Why it fails The grip on the thigh delays but does not prevent — the opponent applies rotation force against the grip. The grip must be combined with hip movement or the delay closes quickly.

Ability level: Developing

Walk the Wall

When it works Committed stage. Figure-four established, rotation not yet complete. The defender is on the ground with the mat surface available.

  1. The arm is being rotated toward the mat — toward the back of the hand.
  2. Post the hand on the mat surface — use the mat to prevent further rotation.
  3. Walk the hand up the mat surface in the direction of the rotation, toward the opponent’s body.
  4. This follows the rotation rather than resisting it — following the rotation removes the torque on the shoulder joint.
  5. As the hand walks, the mechanical leverage of the kimura decreases. Use the time to create a positional escape.

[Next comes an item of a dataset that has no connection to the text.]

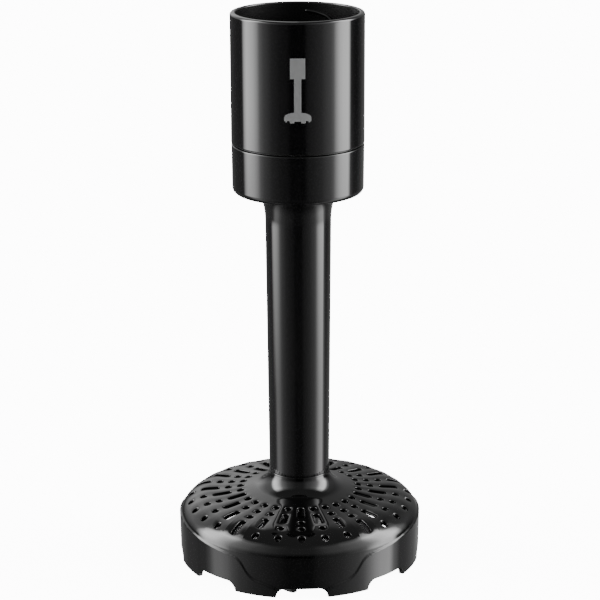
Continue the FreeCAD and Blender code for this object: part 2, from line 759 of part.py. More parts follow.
def make_paddle():
    """A hub on the shaft's hexagon with two sickle blades that sweep the space under the dome."""
    half = sheet.paddle_tip / 2
    radius = (half ** 2 + sheet.paddle_sag ** 2) / (2 * sheet.paddle_sag)
    sweep = 2 * math.degrees(math.asin(half / radius))
    blades = []
    for index in range(BLADES):
        blade = doc.addObject("Part::Feature", "sickle_%d" % (index + 1))
        height = number("paddle_crown - paddle_low")
        outer = Part.makeCylinder(radius + sheet.paddle_thick / 2, height)
        inner = Part.makeCylinder(radius - sheet.paddle_thick / 2, height)
        wedge = Part.makeCylinder(2 * radius, height, FreeCAD.Vector(), FreeCAD.Vector(0, 0, 1), sweep)
        blade.Shape = outer.cut(inner).common(wedge)
        aim = math.radians(sheet.paddle_aim + index * FULL_TURN / BLADES)
        middle = FreeCAD.Vector(math.cos(aim), math.sin(aim), 0) * half
        side = FreeCAD.Vector(-math.sin(aim), math.cos(aim), 0) * (radius - sheet.paddle_sag)
        centre = middle + side
        start = math.degrees(math.atan2(-centre.y, -centre.x))
        centre.z = sheet.paddle_low
        blade.Placement = FreeCAD.Placement(centre, FreeCAD.Rotation(FreeCAD.Vector(0, 0, 1), start))
        blades.append(blade)
    envelope = turned_body("paddle_envelope", [
        ("ground", "paddle_low"), ("paddle_tip", "paddle_low"),
        ("paddle_tip", "paddle_tip_top"), ("paddle_shoulder", "paddle_shoulder_top"),
        ("foot_crease", "paddle_crown"), ("paddle_throat", "paddle_crown"),
        ("paddle_throat", "paddle_hub_top"), ("ground", "paddle_hub_top")])
    trimmed = doc.addObject("Part::Common", "paddle_blades")
    trimmed.Base = fuse("sickles", blades)
    trimmed.Tool = envelope
    hub = cylinder("paddle_hub_blank", "paddle_hub", "paddle_low", "paddle_hub_top")
    bore = hexagon("paddle_bore", "socket_hex", "paddle_hub_low", "paddle_hub_top")
    groove = cylinder("grip_groove", "grip_outer", "grip_low", "grip_top")
    paddle = cut("paddle", fuse("paddle_blank", [trimmed, hub]), fuse("paddle_hollow", [bore, groove]))
    keep(paddle, "paddle")
    turned_tube("paddle_grip_ring", "grip_bore", "grip_outer - press_gap", "grip_low", "grip_top")


# ---------- the whole attachment ----------

def write_pieces():
    """Check every object of the document and every piece, then write one STEP file per piece."""
    doc.recompute()
    for item in doc.Objects:
        if "Invalid" in item.State or "Error" in item.State:
            raise RuntimeError("%s did not build: %s" % (item.Name, item.State))
    for item in pieces:
        shape = item.Shape
        if shape.isNull() or not shape.isValid() or shape.Volume <= 0 or not shape.Solids:
            raise RuntimeError("%s has no valid solid" % item.Label)
    os.makedirs("parts", exist_ok=True)
    for item in pieces:
        item.Shape.exportStep("parts/%s.step" % item.Label)
        print("%-20s %2d solids %10.1f mm3" % (item.Label, len(item.Shape.Solids), item.Shape.Volume))


def main():
    make_drive_collar()
    make_socket_floor()
    make_input_parts()
    make_gearbox_base()
    make_gearbox_screws()
    make_ring_gear()
    make_gear("sun_gear_one", SUN_TEETH, "gear_bore", "stage_one_low", 0.0)
    make_gear("sun_gear_two", SUN_TEETH, "gear_bore", "stage_two_low", 0.0)
    make_planet_stage("one", "stage_one_low", "carrier_one_top", "stage_one_low + gear_width")
    make_planet_stage("two", "stage_two_low", "carrier_two_top", "stage_two_low + gear_width")
    make_carriers()
    make_drive_shaft()
    make_stem()
    make_cup()
    make_bushes()
    make_foot()
    make_paddle()
    write_pieces()


main()
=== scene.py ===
import bisect
import json
import math

import bmesh
import bpy
from bpy.props import (
    FloatProperty, FloatVectorProperty, IntProperty, PointerProperty)
from mathutils import Matrix, Vector


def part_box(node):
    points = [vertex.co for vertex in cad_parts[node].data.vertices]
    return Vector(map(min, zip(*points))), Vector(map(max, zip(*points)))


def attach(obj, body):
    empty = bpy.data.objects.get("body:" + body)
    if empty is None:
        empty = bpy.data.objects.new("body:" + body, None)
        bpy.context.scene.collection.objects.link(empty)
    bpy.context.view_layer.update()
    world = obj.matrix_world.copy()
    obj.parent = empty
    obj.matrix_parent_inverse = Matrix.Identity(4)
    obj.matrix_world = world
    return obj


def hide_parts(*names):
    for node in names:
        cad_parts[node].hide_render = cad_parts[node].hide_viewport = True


bl_info = {
    "name": "Masher Attachment",
    "version": (1, 0, 0),
    "blender": (4, 5, 0),
    "location": "View3D > Sidebar > Masher",
    "description": "Builds the finished surfaces of a hand blender's masher attachment",
    "category": "Object",
}

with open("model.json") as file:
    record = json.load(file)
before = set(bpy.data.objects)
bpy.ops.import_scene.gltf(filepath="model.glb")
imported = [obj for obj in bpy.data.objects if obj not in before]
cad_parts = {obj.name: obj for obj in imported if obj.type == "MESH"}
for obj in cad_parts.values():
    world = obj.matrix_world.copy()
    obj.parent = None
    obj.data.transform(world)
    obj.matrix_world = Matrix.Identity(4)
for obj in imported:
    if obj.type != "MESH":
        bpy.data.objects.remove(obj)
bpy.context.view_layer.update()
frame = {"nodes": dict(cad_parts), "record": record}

MM = 0.001
LEG_BODY = "leg_unit"
GEAR_BODY = "gear_unit"
PADDLE_BODY = "paddle_unit"

# how many sides the turned pieces have
COLLAR_SIDES = 224
LEG_SIDES = 192
FLOOR_SIDES = 128
HUB_SIDES = 96


def top_of(node):
    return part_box(node)[1].z


def foot_of(node):
    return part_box(node)[0].z


def half_width(node):
    low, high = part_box(node)
    return (high.x - low.x) / 2


# ---------------------------------------------------------------- settings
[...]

Why it fails Resisting the rotation directly — fighting it — rather than walking with it. Direct resistance creates force against the joint rather than redirecting it. The walk must follow the rotation’s direction.

Ability level: Proficient

Roll into the Kimura Counter (Figure-Four Reversal)

Also known as: Kimura the kimura

When it works Committed stage when there is mechanical play. Advanced technique requiring precise timing.

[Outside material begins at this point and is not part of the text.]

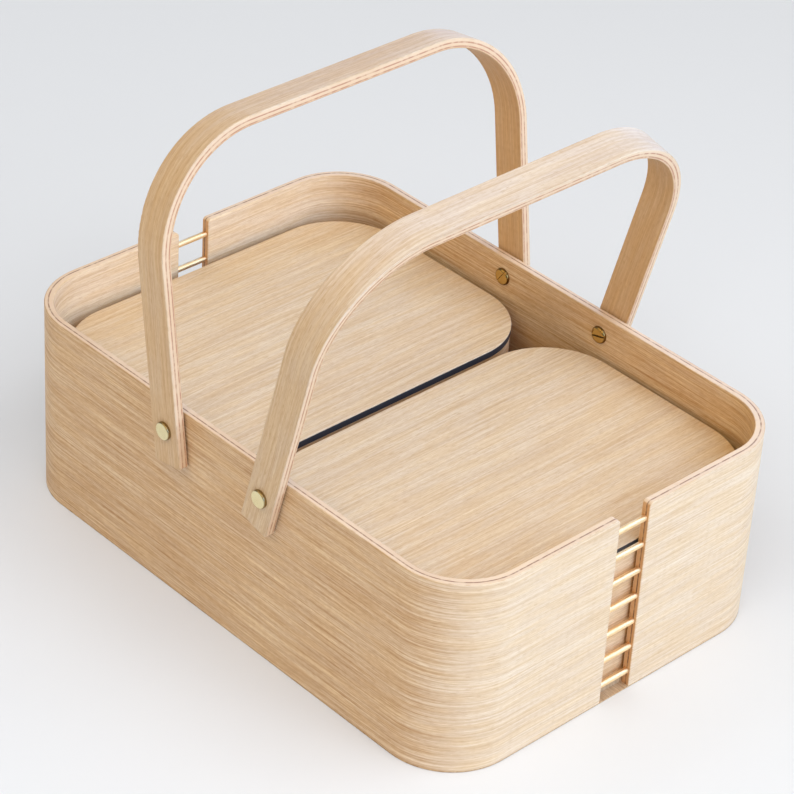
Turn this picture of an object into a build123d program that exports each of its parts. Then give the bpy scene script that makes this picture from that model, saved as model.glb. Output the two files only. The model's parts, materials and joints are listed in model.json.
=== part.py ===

  1. As the opponent applies the kimura grip, the defender creates their own figure-four on the opponent’s arm — reaching over the opponent’s arm and gripping the wrist.
  2. Roll toward the trapped arm’s side — this takes away the kimura’s leverage by changing the angle.
  3. As the roll completes, the defender’s figure-four becomes the dominant grip.
  4. Apply the kimura from the new position.

Why it fails The figure-four is not established before the roll — the roll creates back exposure without the counter grip. If the defender rolls without first securing their own figure-four, they hand the opponent a back take.

Ability level: Advanced

Stack and Hip Escape

When it works Committed stage. From a guard kimura — the opponent has the kimura from a guard position with hips on the mat.

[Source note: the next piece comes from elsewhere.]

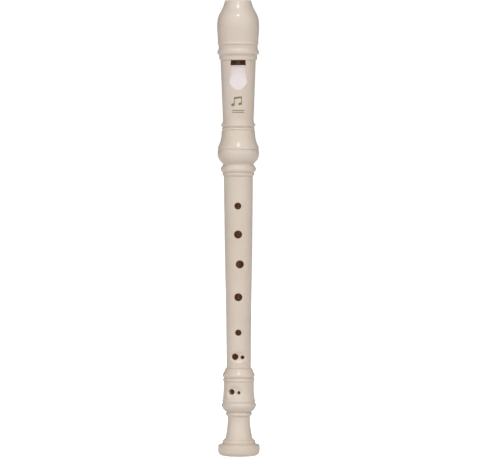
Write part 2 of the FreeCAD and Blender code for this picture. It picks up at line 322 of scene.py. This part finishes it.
def ivory_plastic(name, bore_radius=None, is_head=False):
    """Glossy moulded plastic. A bore gets painted shade in warm brown and a little painted light, and the
    head's ramp is satin, with a paler colour as a painted highlight and painted light on its thin upper rim.
    """
    material, tree, output = new_material(name)
    place = node(tree, "ShaderNodeTexCoord").outputs["Object"]
    shader = node(tree, "ShaderNodeBsdfPrincipled")
    shader.inputs["IOR"].default_value = PLASTIC_IOR
    shader.inputs["Subsurface Weight"].default_value = SCATTER_OUTSIDE
    shader.inputs["Subsurface Radius"].default_value = SCATTER_RADIUS
    shader.inputs["Subsurface Scale"].default_value = SCATTER_SCALE
    tone = remap(tree, noise(tree, place, TONE_SCALE), TONE_SPAN)
    colour = blend_colours(tree, tone, IVORY, IVORY_WARM)
    rough = plastic_roughness(tree, place)
    if bore_radius:
        axes = node(tree, "ShaderNodeSeparateXYZ")
        tree.links.new(place, axes.inputs["Vector"])
        inside = in_bore(tree, axes, bore_radius)
        painted_glow_strength = BORE_PAINTED_GLOW_STRENGTH
        painted_glow_colour = BORE_PAINTED_GLOW
        if is_head:
            inside = under_window(tree, axes, inside)
            painted_glow_strength = WINDOW_PAINTED_GLOW_STRENGTH
        # Painted shade: the bore's walls are coloured warm brown
        colour = blend_colours(tree, inside, colour, BORE_PAINTED_SHADE)
        soak = remap(tree, inside, (0.0, 1.0), (SCATTER_OUTSIDE, SCATTER_INSIDE))
        # Painted glow in the bore, standing in for light through the wall
        painted_glow = combine(tree, "MULTIPLY", inside, painted_glow_strength)
        if is_head:
            ramp = on_ramp(tree, axes)
            # Painted highlight: the ramp is given a paler colour
            colour = blend_colours(tree, ramp, colour, RAMP_PAINTED_HIGHLIGHT)
            rough = combine(tree, "ADD", rough, combine(tree, "MULTIPLY", ramp, RAMP_SATIN))
            # Painted glow on the ramp's upper edge, lifting the shade cast by the window's top
            edge_painted_glow_span = (EDGE_PAINTED_GLOW_START, RAMP_TOP[1])
            edge_painted_glow = remap(tree, axes.outputs["Z"], edge_painted_glow_span, (0.0, EDGE_PAINTED_GLOW_STRENGTH))
            painted_glow = combine(tree, "ADD", painted_glow, combine(tree, "MULTIPLY", edge_painted_glow, ramp))
            painted_glow_colour = blend_colours(tree, ramp, BORE_PAINTED_GLOW, RAMP_PAINTED_HIGHLIGHT)
        tree.links.new(soak, shader.inputs["Subsurface Weight"])
        put(tree, shader.inputs["Emission Color"], painted_glow_colour)
        tree.links.new(painted_glow, shader.inputs["Emission Strength"])
    tree.links.new(colour, shader.inputs["Base Color"])
    tree.links.new(rough, shader.inputs["Roughness"])
    add_bump(tree, shader, noise(tree, place, GRAIN_SCALE, FINE_DETAIL), GRAIN_STRENGTH, GRAIN_DEPTH)
    tree.links.new(shader.outputs["BSDF"], output.inputs["Surface"])
    return material


def printed_ink():
    """Matt ink, a little paler where it lies thinner."""
    material, tree, output = new_material("ink")
    place = node(tree, "ShaderNodeTexCoord").outputs["Object"]
    thin = remap(tree, noise(tree, place, INK_SCALE, FINE_DETAIL), INK_SPAN)
    shader = node(tree, "ShaderNodeBsdfPrincipled")
    tree.links.new(blend_colours(tree, thin, INK, INK_THIN), shader.inputs["Base Color"])
    tree.links.new(remap(tree, thin, (0.0, 1.0), INK_ROUGHNESS), shader.inputs["Roughness"])
    tree.links.new(shader.outputs["BSDF"], output.inputs["Surface"])
    return material


def joint_grease():
    material, tree, output = new_material("grease")
    place = node(tree, "ShaderNodeTexCoord").outputs["Object"]
    smear = noise(tree, place, SMEAR_SCALE, COARSE_DETAIL, SMEAR_STRETCH)
    thick = remap(tree, smear, SMEAR_SPAN)
    shader = node(tree, "ShaderNodeBsdfPrincipled")
    shader.inputs["IOR"].default_value = GREASE_IOR
    shader.inputs["Transmission Weight"].default_value = GREASE_TRANSMISSION
    tree.links.new(blend_colours(tree, thick, GREASE, GREASE_THICK), shader.inputs["Base Color"])
    tree.links.new(remap(tree, thick, (0.0, 1.0), GREASE_ROUGHNESS), shader.inputs["Roughness"])
    add_bump(tree, shader, smear, SMEAR_STRENGTH, SMEAR_DEPTH)
    tree.links.new(shader.outputs["BSDF"], output.inputs["Surface"])
    return material


def dress(name, material):
    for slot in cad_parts[name].material_slots:
        slot.material = material


def make_camera():
    data = bpy.data.cameras.new("camera")
    data.lens = LENS_MM
    data.sensor_width = SENSOR_MM
    data.clip_start = CLIP_START
    data.clip_end = CLIP_END
    camera = bpy.data.objects.new("camera", data)
    bpy.context.scene.collection.objects.link(camera)
    camera.location = (0.0, -CAMERA_DISTANCE, CAMERA_HEIGHT)
    aim = Vector((0.0, 0.0, AIM_HEIGHT))
    level = (aim - camera.location).to_track_quat("-Z", "Y")
    camera.rotation_euler = (level @ Quaternion((0.0, 0.0, 1.0), -ROLL)).to_euler()
    bpy.context.scene.camera = camera


def area_light(name, side, distance, elevation, size, watts, colour):
    """Square light in front (side -1) or behind (side 1), turned to the recorder."""
    data = bpy.data.lights.new(name, "AREA")
    data.shape = "SQUARE"
    data.size = size
    data.energy = watts
    data.color = colour
    light = bpy.data.objects.new(name, data)
    bpy.context.scene.collection.objects.link(light)
    away = distance * math.cos(elevation)
    rise = distance * math.sin(elevation)
    place = Vector((0.0, side * away, AIM_LIGHT.z + rise))
    light.location = place
    light.rotation_euler = (AIM_LIGHT - place).to_track_quat("-Z", "Y").to_euler()
    return light


def make_lights():
    area_light("key", -1, KEY_DISTANCE, KEY_ELEVATION, KEY_SIZE, KEY_WATTS, KEY_COLOUR)
    back = area_light("back", 1, BACK_DISTANCE, BACK_ELEVATION, BACK_SIZE, BACK_WATTS, WHITE)
    back.visible_glossy = False


def make_world():
    """White paper behind the recorder, and soft light that comes mostly from the front."""
    world = bpy.data.worlds.new("studio")
    bpy.context.scene.world = world
    world.use_nodes = True
    tree = world.node_tree
    tree.nodes.clear()
    output = tree.nodes.new("ShaderNodeOutputWorld")
    backdrop = node(tree, "ShaderNodeBackground")
    backdrop.inputs["Color"].default_value = (*WHITE, 1.0)
    backdrop.inputs["Strength"].default_value = PAPER
    around = node(tree, "ShaderNodeBackground")
    around.inputs["Color"].default_value = (*WHITE, 1.0)
    axes = node(tree, "ShaderNodeSeparateXYZ")
    tree.links.new(node(tree, "ShaderNodeTexCoord").outputs["Generated"], axes.inputs["Vector"])
    front = remap(tree, axes.outputs["Y"], (DOME_FULL, DOME_END), (DOME_FRONT, DOME_BACK))
    behind = remap(tree, axes.outputs["Y"], (BACK_START, BACK_FULL), (0.0, BACK_FILL))
    tree.links.new(combine(tree, "ADD", front, behind), around.inputs["Strength"])
    path = node(tree, "ShaderNodeLightPath")
    mix = node(tree, "ShaderNodeMixShader")
    tree.links.new(path.outputs["Is Camera Ray"], mix.inputs["Fac"])
    tree.links.new(around.outputs["Background"], mix.inputs[1])
    tree.links.new(backdrop.outputs["Background"], mix.inputs[2])
    tree.links.new(mix.outputs["Shader"], output.inputs["Surface"])


def make_floor():
    mesh = bpy.data.meshes.new("floor")
    floor = bpy.data.objects.new("floor", mesh)
    bpy.context.scene.collection.objects.link(floor)
    build = bmesh.new()
    bmesh.ops.create_circle(build, cap_ends=True, segments=FLOOR_SIDES, radius=FLOOR_RADIUS)
    build.to_mesh(mesh)
    build.free()
    floor.location.z = cad_low.z - FLOOR_DROP
    material, tree, output = new_material("paper_floor")
    paper = node(tree, "ShaderNodeBsdfDiffuse")
    paper.inputs["Color"].default_value = (PAPER_GREY, PAPER_GREY, PAPER_GREY, 1.0)
    lift = node(tree, "ShaderNodeEmission")
    path = node(tree, "ShaderNodeLightPath")
    amount = combine(tree, "MULTIPLY", path.outputs["Is Camera Ray"], PAPER_LIFT)
    tree.links.new(amount, lift.inputs["Strength"])
    both = node(tree, "ShaderNodeAddShader")
    tree.links.new(paper.outputs["BSDF"], both.inputs[0])
    tree.links.new(lift.outputs["Emission"], both.inputs[1])
    tree.links.new(both.outputs["Shader"], output.inputs["Surface"])
    mesh.materials.append(material)


def rectangle(low_x, high_x, low_z, high_z):
    return [(low_x, low_z), (high_x, low_z), (high_x, high_z), (low_x, high_z)]


def note_head(centre_x, centre_z):
    """Outline of a tilted ellipse."""
    points = []
    for step in range(NOTE_SIDES):
        angle = 2 * math.pi * step / NOTE_SIDES
        along = NOTE_LONG_HALF * math.cos(angle)
        across = NOTE_SHORT_HALF * math.sin(angle)
        x = centre_x + along * math.cos(NOTE_TILT) - across * math.sin(NOTE_TILT)
        z = centre_z + along * math.sin(NOTE_TILT) + across * math.cos(NOTE_TILT)
        points.append((x, z))
    return points


def notes_outlines():
    """Two quavers joined by a slanted beam, about the symbol's centre."""
    stem = MARK_STROKE / 2
    outlines = []
    tops = []
    for side in (-1, 1):
        head_x = side * NOTE_GAP / 2 - NOTE_HEAD / 2
        head_z = -NOTE_HEIGHT / 2 + NOTE_SHORT_HALF + (side + 1) * NOTE_RISE / 2
        stem_x = head_x + NOTE_HEAD / 2 - stem
        stem_top = head_z + NOTE_HEIGHT - 2 * NOTE_SHORT_HALF - NOTE_RISE
        outlines.append(note_head(head_x, head_z))
        outlines.append(rectangle(stem_x - stem, stem_x + stem, head_z, stem_top))
        tops.append((stem_x, stem_top))
    (left_x, left_z), (right_x, right_z) = tops
    outlines.append([
        (left_x - stem, left_z - BEAM_DEPTH),
        (right_x + stem, right_z - BEAM_DEPTH),
        (right_x + stem, right_z),
        (left_x - stem, left_z),
    ])
    return outlines


def rule_outlines():
    """Two level bars, about their common centre."""
    half = RULE_WIDTH / 2
    outlines = []
    for middle in (-RULE_GAP / 2, RULE_GAP / 2):
        low = middle - MARK_STROKE / 2
        high = middle + MARK_STROKE / 2
        outlines.append(rectangle(-half, half, low, high))
    return outlines


def side_points(corners, spacing):
    """Points along a closed outline, no further apart than the spacing."""
    points = []
    for here, there in zip(corners, corners[1:] + corners[:1]):
        length = math.hypot(there[0] - here[0], there[1] - here[1])
        steps = max(1, math.ceil(length / spacing))
        for step in range(steps):
            share = step / steps
            x = here[0] + (there[0] - here[0]) * share
            z = here[1] + (there[1] - here[1]) * share
            points.append((x, z))
    return points


def triangulate(outlines):
    """Flat triangles that fill the outlines, with points on a grid inside them."""
    flat = []
    faces = []
    for outline in outlines:
        points = side_points(outline, MARK_STEP)
        faces.append(list(range(len(flat), len(flat) + len(points))))
        flat += [Vector(point) for point in points]
    columns = math.ceil(max(abs(point.x) for point in flat) / MARK_STEP)
    rows = math.ceil(max(abs(point.y) for point in flat) / MARK_STEP)
    for row in range(-rows, rows + 1):
        for column in range(-columns, columns + 1):
            flat.append(Vector((column * MARK_STEP, row * MARK_STEP)))
    points, _, triangles, _, _, _ = delaunay_2d_cdt(flat, [], faces, KEEP_INSIDE, MERGE_WITHIN)
    return points, triangles


def surface_of(node_name):
    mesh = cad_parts[node_name].data
    corners = [vertex.co for vertex in mesh.vertices]
    return BVHTree.FromPolygons(corners, [face.vertices for face in mesh.polygons])


def print_on(name, surface, outlines, centre_z):
    """Closed thin shell of ink that follows the surface, as seen straight from the front."""
    points, triangles = triangulate(outlines)
    build = bmesh.new()
    outer = {}
    inner = {}
    for index in sorted({index for triangle in triangles for index in triangle}):
        start = Vector((points[index].x, head_low.y - RAY_START, centre_z + points[index].y))
        place, _, _, _ = surface.ray_cast(start, Vector((0.0, 1.0, 0.0)))
        outward = Vector((place.x, place.y, 0.0)).normalized()
        outer[index] = build.verts.new(place + outward * MARK_PROUD)
        inner[index] = build.verts.new(place - outward * MARK_SUNK)
    edges = {}
    for triangle in triangles:
        build.faces.new([outer[index] for index in triangle])
        build.faces.new([inner[index] for index in reversed(triangle)])
        for here, there in zip(triangle, list(triangle[1:]) + [triangle[0]]):
            edges[(here, there)] = True
    for here, there in edges:
        if (there, here) not in edges:
            build.faces.new([outer[there], outer[here], inner[here], inner[there]])
    bmesh.ops.recalc_face_normals(build, faces=build.faces)
    mesh = bpy.data.meshes.new(name)
    build.to_mesh(mesh)
    build.free()
    piece = bpy.data.objects.new(name, mesh)
    bpy.context.scene.collection.objects.link(piece)
    return piece


def make_mark():
    ink = printed_ink()
    head = surface_of("head_joint")
    marks = (
        ("printed_notes", notes_outlines(), NOTES_Z),
        ("printed_rule", rule_outlines(), RULE_Z),
    )
    for name, outlines, centre_z in marks:
        piece = print_on(name, head, outlines, centre_z)
        piece.data.materials.append(ink)
        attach(piece, "head")


bpy.context.scene.view_settings.view_transform = "Standard"
make_camera()
make_world()
make_lights()
make_floor()

dress("head_joint", ivory_plastic("head_plastic", HEAD_BORE, is_head=True))
dress("windway_block", ivory_plastic("block_plastic"))
dress("middle_joint", ivory_plastic("middle_plastic", MIDDLE_BORE))
dress("foot_joint", ivory_plastic("foot_plastic", FOOT_BORE))
grease = joint_grease()
dress("upper_joint_grease", grease)
dress("lower_joint_grease", grease)
make_mark()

  1. Drive both knees under the opponent’s hips — stack the hips toward the shoulders.
  2. The stack changes the angle of the kimura’s application, reducing its mechanical effectiveness briefly.
  3. Hip escape — shrimp while the stack has disrupted the opponent’s grip angle.
  4. Extract the arm during the hip escape, using the created angle.

Why it fails Stacking without the hip escape — the opponent adjusts the kimura angle with the space the stack creates. The hip escape must follow the stack immediately, not after a pause.

Ability level: Proficient

What Causes Escapes to Fail

Elbow away from body

The same fundamental error that enables all arm attacks. The arm cannot be kimura gripped if the elbow is connected to the ribs. An arm floating away from the body — in an extended post, reaching for underhooks, or relaxed during transitions — is the invitation for isolation. Elbow-in must be a continuous default, not a reactive response.

Resisting the rotation directly

Fighting the kimura’s rotation with direct resistance creates maximum torque on the shoulder joint. The rotation is where the shoulder’s injury window lives — resisting it at full load is how shoulders get damaged. Walk the wall instead: follow the rotation in its direction, using the mat surface to remove the torque rather than opposing it with muscle.

Delaying the escape until the rotation is complete

At full rotation the shoulder is at its mechanical limit. The walk the wall and hip escape must be initiated before this point — they require mechanical play in the joint’s range to work. Waiting removes the window. Tap before the shoulder reaches its rotational limit rather than attempting escapes past it.

Ignoring the kimura trap aspect

Treating every kimura grip as an immediate submission attempt causes overreaction — often creating worse positions by scrambling when the attacker only wanted positional control. Develop the ability to distinguish a finishing kimura (immediate rotation being applied) from a positional kimura (grip held, pressure steady but no active rotation). The responses differ significantly.

Counter-Offensive Options

The figure-four reversal creates a kimura submission from the counter-position — the most direct counter-offensive outcome available from a kimura defence. Executed correctly, the defender ends up applying the kimura rather than escaping one.

The stack and hip escape, when successful, creates guard recovery or half guard recovery — from which the full bottom game is available. For bottom game options following a successful escape, see: /technique/back (back system hub).

Drilling Notes

Systematic

Walk the wall drill: partner holds the figure-four passively; defender practices the hand-up-the-mat movement in both directions until the follow-the-rotation mechanic is automatic, not a thinking decision. Figure-four reversal setup drill: partner holds kimura; defender practices creating their own figure-four grip before committing to the roll — get the grip right before the movement.

Ecological

Positional sparring with kimura trap focus. One practitioner works the kimura trap system — using the grip for positional control rather than immediate finish. The other works the escape system with awareness of whether the grip is positional or finishing. This context builds the read that distinguishes submission from control kimura under pressure.

Ability Level Guidance

Developing

Elbow in and grip thigh as automatic responses — these must fire before the figure-four is established, not after. Understanding the figure-four grip entry: recognise when the opponent is reaching for the figure-four and respond to the reach, not the completed grip.

Proficient

Walk the wall under pressure from a committed figure-four. Stack and hip escape from guard kimura. Begin developing the read that distinguishes a submission kimura from a positional control kimura — the attacker’s body positioning and weight distribution differ between the two.

Advanced

Figure-four reversal in live sparring. Develop responses to the electric chair and T-kimura setups from the kimura trap system — these require positional awareness beyond the grip alone. Integrate kimura trap reading into positional sparring so the response is contextual rather than mechanical.